GIVEN RECORDS:
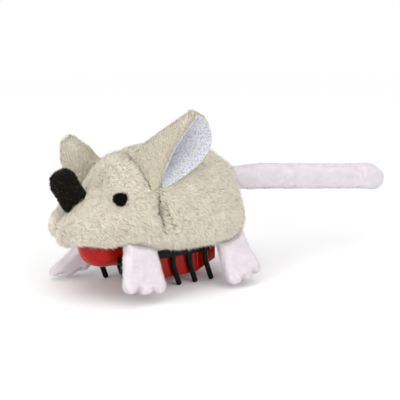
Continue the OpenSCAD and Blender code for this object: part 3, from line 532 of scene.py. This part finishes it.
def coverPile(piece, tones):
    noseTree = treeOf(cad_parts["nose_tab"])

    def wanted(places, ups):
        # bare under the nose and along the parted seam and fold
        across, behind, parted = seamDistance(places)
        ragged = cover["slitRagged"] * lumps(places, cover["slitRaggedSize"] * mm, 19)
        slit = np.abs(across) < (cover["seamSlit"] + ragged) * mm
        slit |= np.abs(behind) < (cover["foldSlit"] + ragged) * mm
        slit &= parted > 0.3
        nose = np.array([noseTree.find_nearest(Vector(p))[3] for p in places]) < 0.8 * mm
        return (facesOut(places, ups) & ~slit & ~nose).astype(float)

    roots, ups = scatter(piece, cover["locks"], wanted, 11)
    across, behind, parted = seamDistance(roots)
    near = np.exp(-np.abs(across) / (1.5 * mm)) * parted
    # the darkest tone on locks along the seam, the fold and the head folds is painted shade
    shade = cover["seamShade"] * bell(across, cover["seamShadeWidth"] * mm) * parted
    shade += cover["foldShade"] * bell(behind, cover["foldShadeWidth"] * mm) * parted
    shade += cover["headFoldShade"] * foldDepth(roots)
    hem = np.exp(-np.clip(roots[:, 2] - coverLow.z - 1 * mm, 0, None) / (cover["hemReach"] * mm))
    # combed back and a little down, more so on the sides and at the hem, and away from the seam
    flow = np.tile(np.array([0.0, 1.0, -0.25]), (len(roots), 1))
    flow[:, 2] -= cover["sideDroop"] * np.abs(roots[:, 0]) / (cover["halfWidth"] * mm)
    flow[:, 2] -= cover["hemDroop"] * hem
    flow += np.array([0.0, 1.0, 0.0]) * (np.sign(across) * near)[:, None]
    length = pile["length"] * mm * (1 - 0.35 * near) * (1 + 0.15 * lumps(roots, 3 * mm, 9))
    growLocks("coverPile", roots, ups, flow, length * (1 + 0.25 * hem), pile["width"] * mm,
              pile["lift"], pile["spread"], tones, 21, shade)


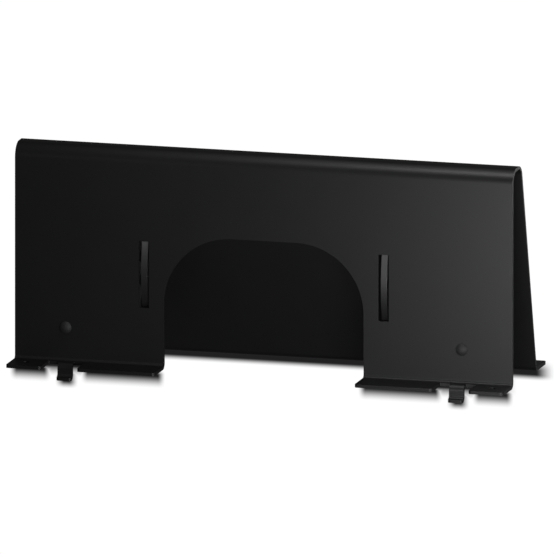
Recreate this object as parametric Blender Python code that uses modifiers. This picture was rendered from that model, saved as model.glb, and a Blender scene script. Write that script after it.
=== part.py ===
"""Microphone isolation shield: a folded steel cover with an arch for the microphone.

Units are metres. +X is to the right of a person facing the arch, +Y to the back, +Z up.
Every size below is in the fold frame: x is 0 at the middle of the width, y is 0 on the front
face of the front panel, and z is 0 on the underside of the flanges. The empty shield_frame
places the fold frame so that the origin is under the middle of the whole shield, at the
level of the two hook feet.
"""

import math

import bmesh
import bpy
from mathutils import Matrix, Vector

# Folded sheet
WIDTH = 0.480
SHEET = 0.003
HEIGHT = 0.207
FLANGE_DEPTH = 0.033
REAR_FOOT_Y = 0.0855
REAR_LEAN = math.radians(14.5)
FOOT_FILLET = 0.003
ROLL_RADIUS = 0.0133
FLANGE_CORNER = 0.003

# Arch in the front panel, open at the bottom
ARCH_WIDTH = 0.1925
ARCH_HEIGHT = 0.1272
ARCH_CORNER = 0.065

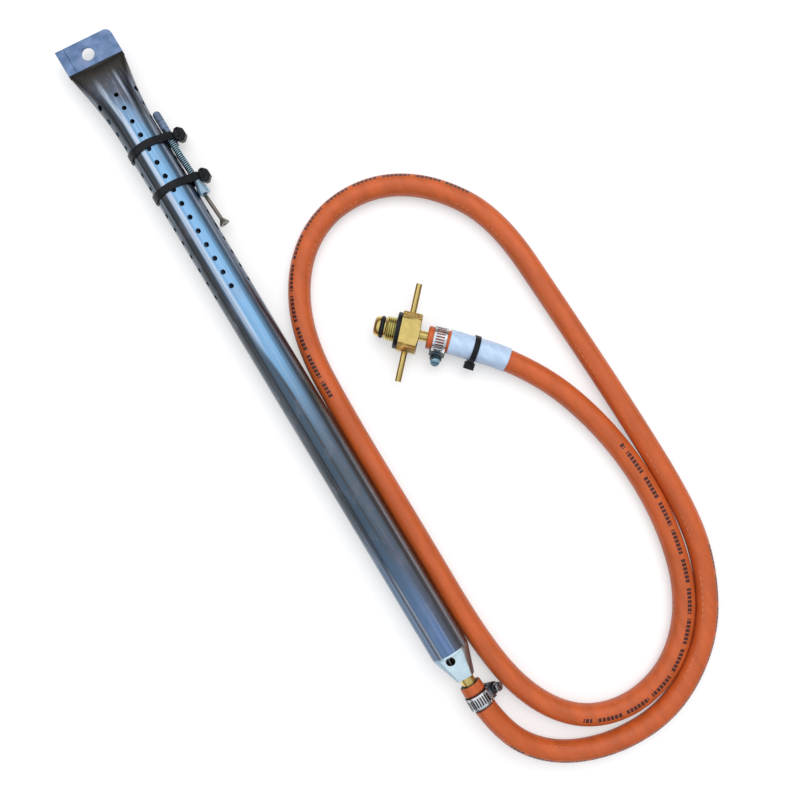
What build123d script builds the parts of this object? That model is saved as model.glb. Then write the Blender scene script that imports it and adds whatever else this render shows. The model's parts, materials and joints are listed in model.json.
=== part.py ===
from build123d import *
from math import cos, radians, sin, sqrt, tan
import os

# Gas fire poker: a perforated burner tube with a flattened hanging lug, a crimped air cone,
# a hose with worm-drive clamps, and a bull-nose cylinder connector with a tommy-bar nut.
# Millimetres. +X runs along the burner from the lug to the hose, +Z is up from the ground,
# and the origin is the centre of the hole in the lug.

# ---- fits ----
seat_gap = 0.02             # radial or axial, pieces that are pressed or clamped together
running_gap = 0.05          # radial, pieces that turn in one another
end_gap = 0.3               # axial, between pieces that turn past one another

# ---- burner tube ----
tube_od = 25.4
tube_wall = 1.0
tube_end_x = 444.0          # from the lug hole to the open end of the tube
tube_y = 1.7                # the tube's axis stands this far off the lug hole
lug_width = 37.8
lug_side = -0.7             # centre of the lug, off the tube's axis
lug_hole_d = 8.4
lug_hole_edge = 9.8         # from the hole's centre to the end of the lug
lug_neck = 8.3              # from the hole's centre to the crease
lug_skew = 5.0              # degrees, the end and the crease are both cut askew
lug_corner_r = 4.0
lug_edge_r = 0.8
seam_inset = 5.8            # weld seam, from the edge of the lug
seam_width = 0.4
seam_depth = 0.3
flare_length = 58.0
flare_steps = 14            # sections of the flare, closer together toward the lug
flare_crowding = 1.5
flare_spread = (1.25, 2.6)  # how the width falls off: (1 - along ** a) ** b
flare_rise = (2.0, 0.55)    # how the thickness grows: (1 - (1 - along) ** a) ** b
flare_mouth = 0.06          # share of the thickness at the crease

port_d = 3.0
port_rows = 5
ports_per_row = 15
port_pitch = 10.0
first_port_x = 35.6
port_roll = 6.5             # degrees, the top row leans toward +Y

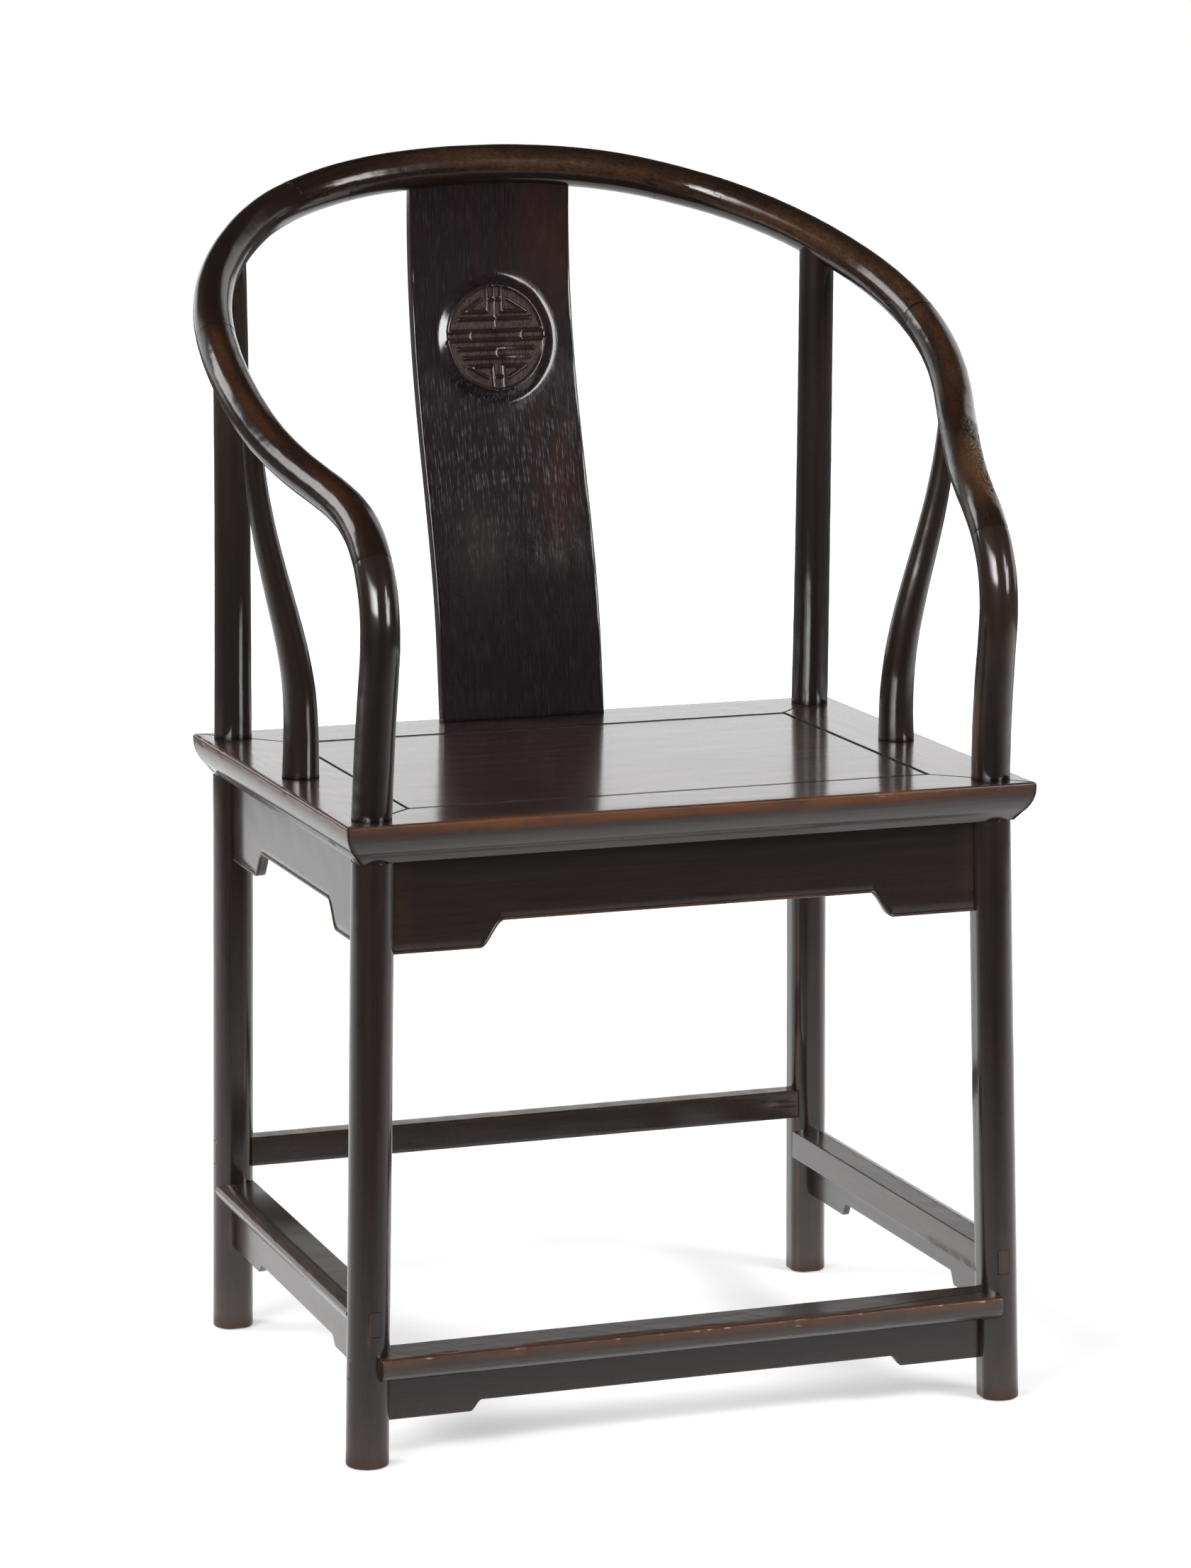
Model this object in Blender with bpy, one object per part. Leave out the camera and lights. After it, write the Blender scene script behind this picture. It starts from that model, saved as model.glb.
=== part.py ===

INSTRUCTIONS TO FOLLOW:
Starting with the line that contains "Recreate this object", repeat each line exactly, and stop once the line that contains "end_gap = 0.3" has been repeated.

RESPONSE TO THIS EXERCISE:
Recreate this object as parametric Blender Python code that uses modifiers. This picture was rendered from that model, saved as model.glb, and a Blender scene script. Write that script after it.
=== part.py ===
"""Microphone isolation shield: a folded steel cover with an arch for the microphone.

Units are metres. +X is to the right of a person facing the arch, +Y to the back, +Z up.
Every size below is in the fold frame: x is 0 at the middle of the width, y is 0 on the front
face of the front panel, and z is 0 on the underside of the flanges. The empty shield_frame
places the fold frame so that the origin is under the middle of the whole shield, at the
level of the two hook feet.
"""

import math

import bmesh
import bpy
from mathutils import Matrix, Vector

# Folded sheet
WIDTH = 0.480
SHEET = 0.003
HEIGHT = 0.207
FLANGE_DEPTH = 0.033
REAR_FOOT_Y = 0.0855
REAR_LEAN = math.radians(14.5)
FOOT_FILLET = 0.003
ROLL_RADIUS = 0.0133
FLANGE_CORNER = 0.003

# Arch in the front panel, open at the bottom
ARCH_WIDTH = 0.1925
ARCH_HEIGHT = 0.1272
ARCH_CORNER = 0.065

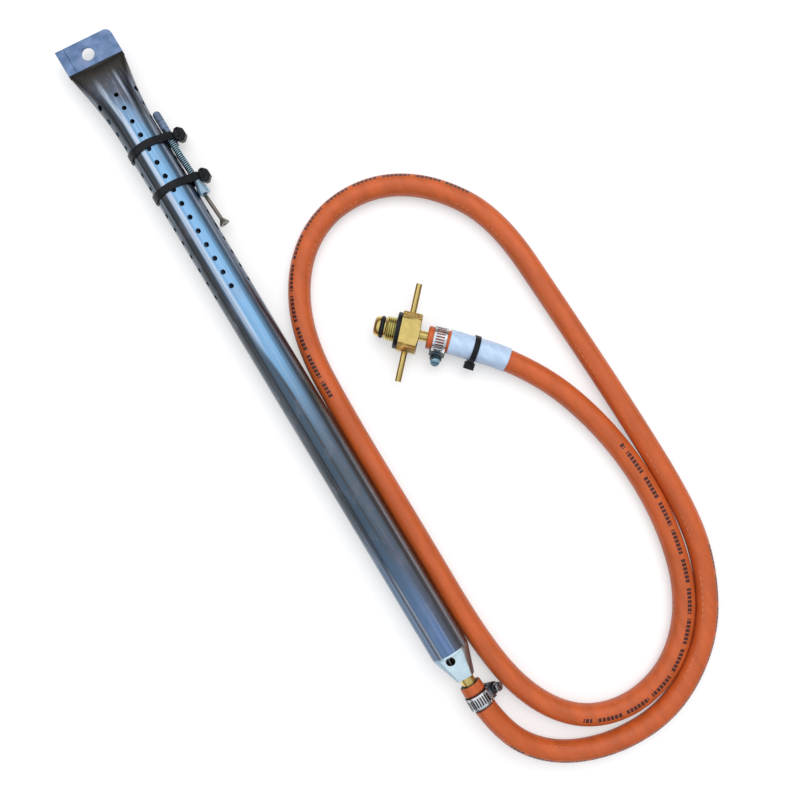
What build123d script builds the parts of this object? That model is saved as model.glb. Then write the Blender scene script that imports it and adds whatever else this render shows. The model's parts, materials and joints are listed in model.json.
=== part.py ===
from build123d import *
from math import cos, radians, sin, sqrt, tan
import os

# Gas fire poker: a perforated burner tube with a flattened hanging lug, a crimped air cone,
# a hose with worm-drive clamps, and a bull-nose cylinder connector with a tommy-bar nut.
# Millimetres. +X runs along the burner from the lug to the hose, +Z is up from the ground,
# and the origin is the centre of the hole in the lug.

# ---- fits ----
seat_gap = 0.02             # radial or axial, pieces that are pressed or clamped together
running_gap = 0.05          # radial, pieces that turn in one another
end_gap = 0.3               # axial, between pieces that turn past one another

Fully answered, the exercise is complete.